APP_SECRET = "YOUR_OVH_APPLICATION_SECRET"
CONSUMER_KEY = "YOUR_OVH_CONSUMER_KEY"
PROJECT_ID = "YOUR_OVH_PROJECT_ID"
LOADBALANCER_ID = "YOUR_LOADBALANCER_ID" # The ID of your OVH Load Balancer
PRIMARY_POOL_ID = "YOUR_PRIMARY_POOL_ID" # The ID of the backend pool for the primary region
SECONDARY_POOL_ID = "YOUR_SECONDARY_POOL_ID" # The ID of the backend pool for the secondary region
HEALTH_CHECK_URL = "http://your-app.example.com/healthz" # A global URL or one that resolves to the LB
# --- Initialize OVH Client ---
client = ovh.Client(
endpoint=OVH_ENDPOINT,
application_key=APP_KEY,
application_secret=APP_SECRET,
consumer_key=CONSUMER_KEY,
)
def is_primary_region_healthy():
"""Checks if the primary region is healthy via an external health check URL."""
try:
response = requests.get(HEALTH_CHECK_URL, timeout=5)

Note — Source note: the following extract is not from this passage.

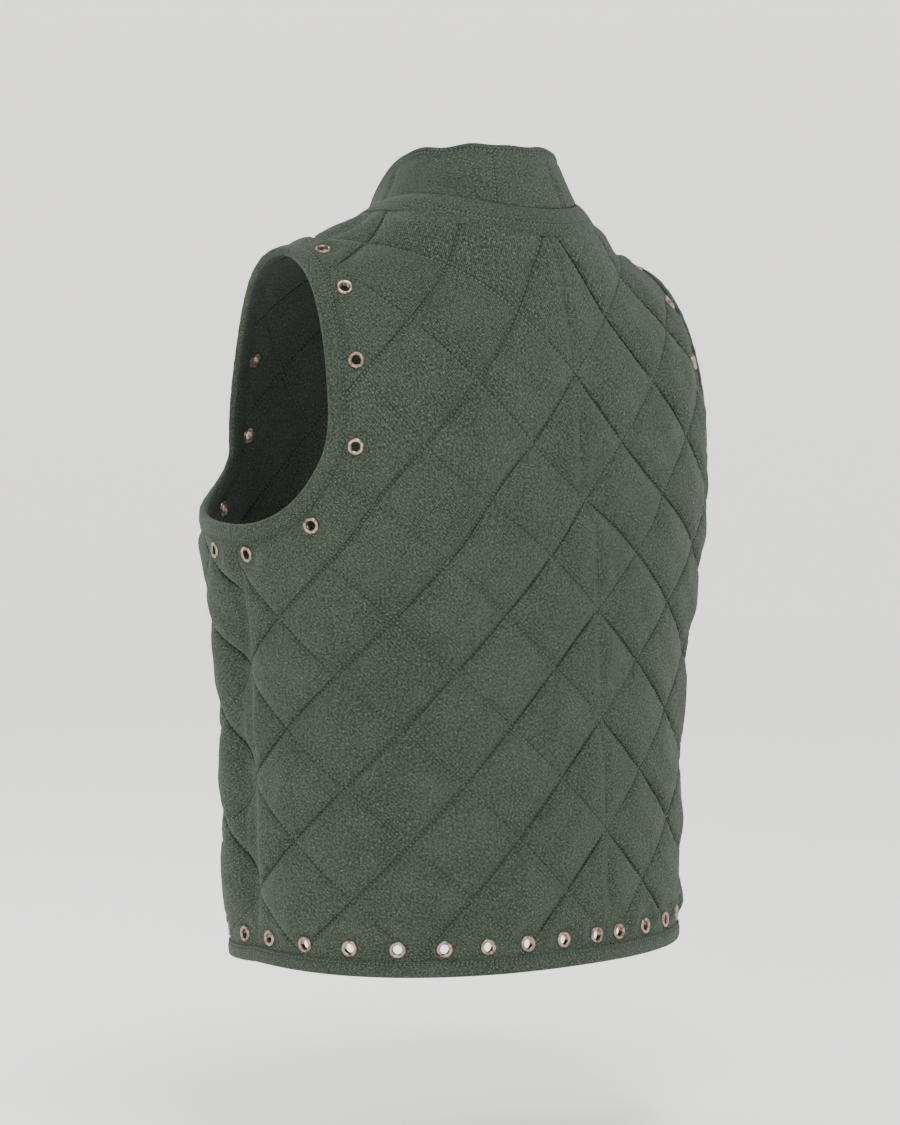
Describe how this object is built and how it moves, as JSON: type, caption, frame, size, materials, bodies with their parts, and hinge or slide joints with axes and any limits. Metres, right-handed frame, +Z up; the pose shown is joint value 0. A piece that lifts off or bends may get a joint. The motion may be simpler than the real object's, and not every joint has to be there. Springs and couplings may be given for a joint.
{
  "type": "padded vest",
  "caption": "Sleeveless padded vest of diamond-quilted cotton twill with a stand collar, bound armholes and hem, and metal eyelets set along the armholes and the hem.",
  "frame": {"origin": "between the shoulders at the level that carries the vest, on the body's middle", "axes": "+Z up, the front faces -Y, the wearer's left is +X"},
  "size_m": [0.4428, 0.3077, 0.6482],
  "materials": {
    "quilted_cotton": "matte twill",
    "cotton_trim": "matte twill",
    "eyelet_metal": "antique"
  },
  "bodies": {
    "root": {"back_left": "quilted_cotton", "front_left": "quilted_cotton", "binding_armhole_left": "cotton_trim", "binding_front_left": "cotton_trim", "back_right": "quilted_cotton", "front_right": "quilted_cotton", "binding_armhole_right": "cotton_trim", "binding_front_right": "cotton_trim", "binding_hem": "cotton_trim", "neck_band": "cotton_trim", "collar": "quilted_cotton", "eyelet_armhole_back_left_1": "eyelet_metal", "eyelet_armhole_back_left_2": "eyelet_metal", "eyelet_armhole_back_left_3": "eyelet_metal", "eyelet_armhole_back_left_4": "eyelet_metal", "eyelet_armhole_back_left_5": "eyelet_metal", "eyelet_armhole_back_left_6": "eyelet_metal", "eyelet_hem_back_left_1": "eyelet_metal", "eyelet_hem_back_left_2": "eyelet_metal", "eyelet_hem_back_left_3": "eyelet_metal", "eyelet_hem_back_left_4": "eyelet_metal", "eyelet_hem_back_left_5": "eyelet_metal", "eyelet_hem_back_left_6": "eyelet_metal", "eyelet_hem_back_left_7": "eyelet_metal", "eyelet_hem_back_left_8": "eyelet_metal", "eyelet_hem_back_left_9": "eyelet_metal", "eyelet_armhole_front_left_1": "eyelet_metal", "eyelet_armhole_front_left_2": "eyelet_metal", "eyelet_armhole_front_left_3": "eyelet_metal", "eyelet_armhole_front_left_4": "eyelet_metal", "eyelet_hem_front_left_1": "eyelet_metal", "eyelet_hem_front_left_2": "eyelet_metal", "eyelet_hem_front_left_3": "eyelet_metal", "eyelet_hem_front_left_4": "eyelet_metal", "eyelet_armhole_back_right_1": "eyelet_metal", "eyelet_armhole_back_right_2": "eyelet_metal", "eyelet_armhole_back_right_3": "eyelet_metal", "eyelet_armhole_back_right_4": "eyelet_metal", "eyelet_armhole_back_right_5": "eyelet_metal", "eyelet_armhole_back_right_6": "eyelet_metal", "eyelet_hem_back_right_1": "eyelet_metal", "eyelet_hem_back_right_2": "eyelet_metal", "eyelet_hem_back_right_3": "eyelet_metal", "eyelet_hem_back_right_4": "eyelet_metal", "eyelet_hem_back_right_5": "eyelet_metal", "eyelet_hem_back_right_6": "eyelet_metal", "eyelet_hem_back_right_7": "eyelet_metal", "eyelet_hem_back_right_8": "eyelet_metal", "eyelet_hem_back_right_9": "eyelet_metal", "eyelet_armhole_front_right_1": "eyelet_metal", "eyelet_armhole_front_right_2": "eyelet_metal", "eyelet_armhole_front_right_3": "eyelet_metal", "eyelet_armhole_front_right_4": "eyelet_metal", "eyelet_hem_front_right_1": "eyelet_metal", "eyelet_hem_front_right_2": "eyelet_metal", "eyelet_hem_front_right_3": "eyelet_metal", "eyelet_hem_front_right_4": "eyelet_metal"}
  },
  "joints": []
}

return response.status_code == 200
except requests.exceptions.RequestException:
return False
def update_loadbalancer_pool(pool_id, enabled):
"""Enables or disables a backend pool on the OVH Load Balancer."""
try:
client.put(f"/cloud/project/{PROJECT_ID}/loadbalancer/{LOADBALANCER_ID}/pool/{pool_id}",
status="active" if enabled else "disabled")
print(f"Pool {pool_id} set to {'active' if enabled else 'disabled'}")
return True
except Exception as e:
print(f"Error updating pool {pool_id}: {e}")
return False
def perform_failover():
"""Initiates failover to the secondary region."""
print("Primary region is unhealthy. Initiating failover...")
if update_loadbalancer_pool(PRIMARY_POOL_ID, False):
print("Primary pool disabled. Traffic should now be directed to the secondary pool.")
# Optionally, enable secondary pool if it was disabled
# update_loadbalancer_pool(SECONDARY_POOL_ID, True)
# Send notification
send_notification("Failover initiated: Primary region disabled.")
else:
print("Failed to disable primary pool. Manual intervention required.")
send_notification("CRITICAL: Failover failed. Could not disable primary pool.")
def perform_failback():
"""Initiates failback to the primary region."""
print("Primary region is healthy. Initiating failback...")
if update_loadbalancer_pool(PRIMARY_POOL_ID, True):
print("Primary pool re-enabled. Traffic should now be directed back to the primary pool.")
# Optionally, disable secondary pool if it was enabled
# update_loadbalancer_pool(SECONDARY_POOL_ID, False)
send_notification("Failback initiated: Primary region re-enabled.")
else:
print("Failed to re-enable primary pool. Manual intervention required.")
send_notification("WARNING: Failback failed. Could not re-enable primary pool.")
def send_notification(message):
"""Placeholder for sending notifications (e.g., Slack, email)."""
print(f"NOTIFICATION: {message}")
# Implement your notification logic here
def monitor_region_health():
"""Monitors health and triggers failover/failback."""
primary_was_healthy = True
while True:
is_healthy = is_primary_region_healthy()
if not is_healthy and primary_was_healthy:
perform_failover()
primary_was_healthy = False
elif is_healthy and not primary_was_healthy:
perform_failback()
primary_was_healthy = True
else:
status = "healthy" if is_healthy else "unhealthy"
print(f"Primary region is currently {status}. No action needed.")
time.sleep(60) # Check every 60 seconds
if __name__ == "__main__":
# Ensure you have configured your OVH API credentials and have the correct IDs
# You might want to run this script on a separate monitoring instance.
print("Starting region health monitoring...")
monitor_region_health()
Considerations for Production
- Data Consistency: While logical replication is powerful, ensure your application handles potential data inconsistencies during failover, especially if replication lag is significant.
- Stateful Applications: If your application stores state locally (e.g., file uploads, cache), ensure this state is also replicated or managed in a shared, multi-region accessible storage solution.
- DNS Propagation: If using DNS for failover, be mindful of DNS propagation delays. Lowering TTLs can help but increases DNS query load.
- Testing: Regularly test your failover and failback procedures. Simulate region outages to validate your automation and recovery time objectives (RTO).
- Monitoring and Alerting: Implement comprehensive monitoring for all components: infrastructure health, application performance, database replication lag, and load balancer status. Set up alerts for critical events.
- Security: Secure your API credentials, SSH keys, and database access. Use network security groups and firewalls to restrict access.
- Cost Management: Running infrastructure in multiple regions incurs higher costs. Optimize instance sizes and database plans.
By combining Infrastructure as Code, automated deployment, robust database replication, and intelligent load balancing, you can build a highly available and resilient Python architecture on OVH Public Cloud, ensuring business continuity even in the face of regional failures.